WHAT TO PRODUCE — Can the data below be echoed back word for word?

MATERIAL PROVIDED —

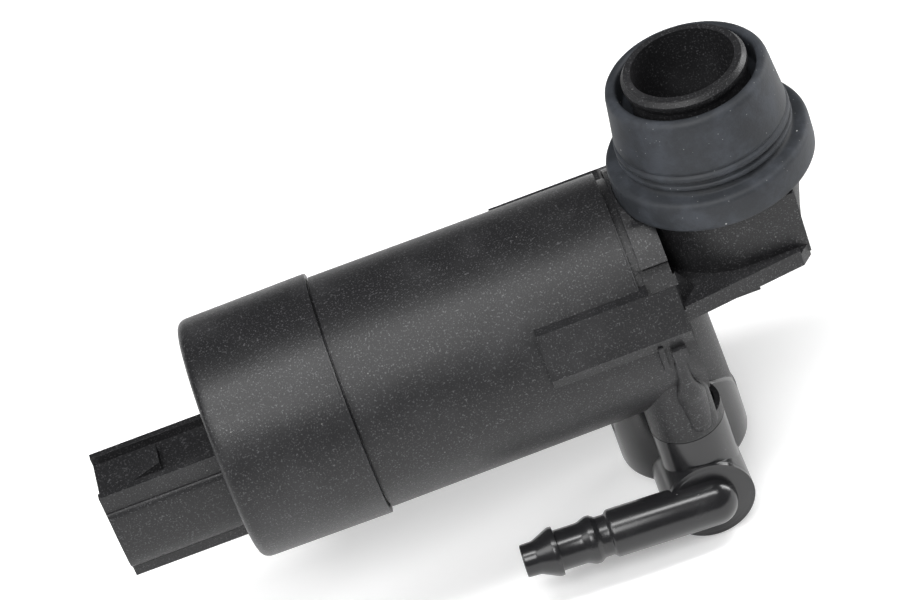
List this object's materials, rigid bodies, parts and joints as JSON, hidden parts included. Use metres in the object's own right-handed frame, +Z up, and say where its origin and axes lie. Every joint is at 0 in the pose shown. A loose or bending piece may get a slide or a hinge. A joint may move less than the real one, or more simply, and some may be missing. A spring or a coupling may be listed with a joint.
{
  "type": "windshield washer pump",
  "caption": "Electric washer-fluid pump: round motor housing with a plug, a tank inlet spigot in a rubber grommet and a barbed side outlet.",
  "frame": {"origin": "inlet spigot's axis at the height of the grommet's seating face", "axes": "+Z up the inlet spigot into the tank, +X along the motor from its plug towards the pump head, the outlet nozzle on the -Y side"},
  "size_m": [0.1065, 0.0366, 0.066],
  "materials": {
    "housing": "fine-grained moulded black",
    "cap": "fine-grained moulded black",
    "terminal": "tinned brass, dulled",
    "grommet": "dusty dark rubber",
    "elbow": "glossy black",
    "lid": "glossy black",
    "carrier": "satin",
    "seal": "matte",
    "can": "zinc plated",
    "bell": "satin",
    "bush": "sintered bronze",
    "magnet": "ground ferrite",
    "brush": "carbon",
    "shaft": "ground",
    "core": "stamped steel sheets",
    "winding": "enamelled copper wire",
    "commutator": "turned copper",
    "impeller": "natural white"
  },
  "bodies": {
    "pump": {"motor_housing": "housing", "end_cap": "cap", "upper_terminal": "terminal", "lower_terminal": "terminal", "inlet_grommet": "grommet", "outlet_elbow": "elbow", "boss_lid": "lid", "seal_carrier": "carrier", "shaft_seal": "seal", "motor_can": "can", "motor_bell": "bell", "front_bush": "bush", "rear_bush": "bush", "upper_magnet": "magnet", "lower_magnet": "magnet", "near_brush": "brush", "far_brush": "brush"},
    "rotor": {"motor_shaft": "shaft", "armature_core": "core", "armature_windings": "winding", "commutator": "commutator", "impeller": "impeller"}
  },
  "joints": [
    {"name": "rotor_spin", "type": "hinge", "parent": "pump", "child": "rotor", "pos_m": [-0.03, 0, -0.0195], "axis": [1, 0, 0], "continuous": true}
  ]
}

RESULT —
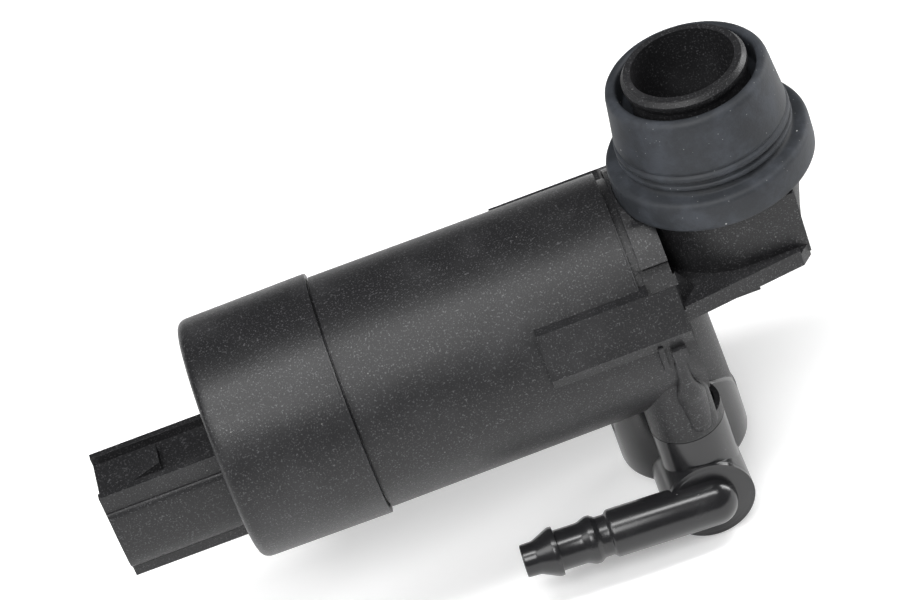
List this object's materials, rigid bodies, parts and joints as JSON, hidden parts included. Use metres in the object's own right-handed frame, +Z up, and say where its origin and axes lie. Every joint is at 0 in the pose shown. A loose or bending piece may get a slide or a hinge. A joint may move less than the real one, or more simply, and some may be missing. A spring or a coupling may be listed with a joint.
{
  "type": "windshield washer pump",
  "caption": "Electric washer-fluid pump: round motor housing with a plug, a tank inlet spigot in a rubber grommet and a barbed side outlet.",
  "frame": {"origin": "inlet spigot's axis at the height of the grommet's seating face", "axes": "+Z up the inlet spigot into the tank, +X along the motor from its plug towards the pump head, the outlet nozzle on the -Y side"},
  "size_m": [0.1065, 0.0366, 0.066],
  "materials": {
    "housing": "fine-grained moulded black",
    "cap": "fine-grained moulded black",
    "terminal": "tinned brass, dulled",
    "grommet": "dusty dark rubber",
    "elbow": "glossy black",
    "lid": "glossy black",
    "carrier": "satin",
    "seal": "matte",
    "can": "zinc plated",
    "bell": "satin",
    "bush": "sintered bronze",
    "magnet": "ground ferrite",
    "brush": "carbon",
    "shaft": "ground",
    "core": "stamped steel sheets",
    "winding": "enamelled copper wire",
    "commutator": "turned copper",
    "impeller": "natural white"
  },
  "bodies": {
    "pump": {"motor_housing": "housing", "end_cap": "cap", "upper_terminal": "terminal", "lower_terminal": "terminal", "inlet_grommet": "grommet", "outlet_elbow": "elbow", "boss_lid": "lid", "seal_carrier": "carrier", "shaft_seal": "seal", "motor_can": "can", "motor_bell": "bell", "front_bush": "bush", "rear_bush": "bush", "upper_magnet": "magnet", "lower_magnet": "magnet", "near_brush": "brush", "far_brush": "brush"},
    "rotor": {"motor_shaft": "shaft", "armature_core": "core", "armature_windings": "winding", "commutator": "commutator", "impeller": "impeller"}
  },
  "joints": [
    {"name": "rotor_spin", "type": "hinge", "parent": "pump", "child": "rotor", "pos_m": [-0.03, 0, -0.0195], "axis": [1, 0, 0], "continuous": true}
  ]
}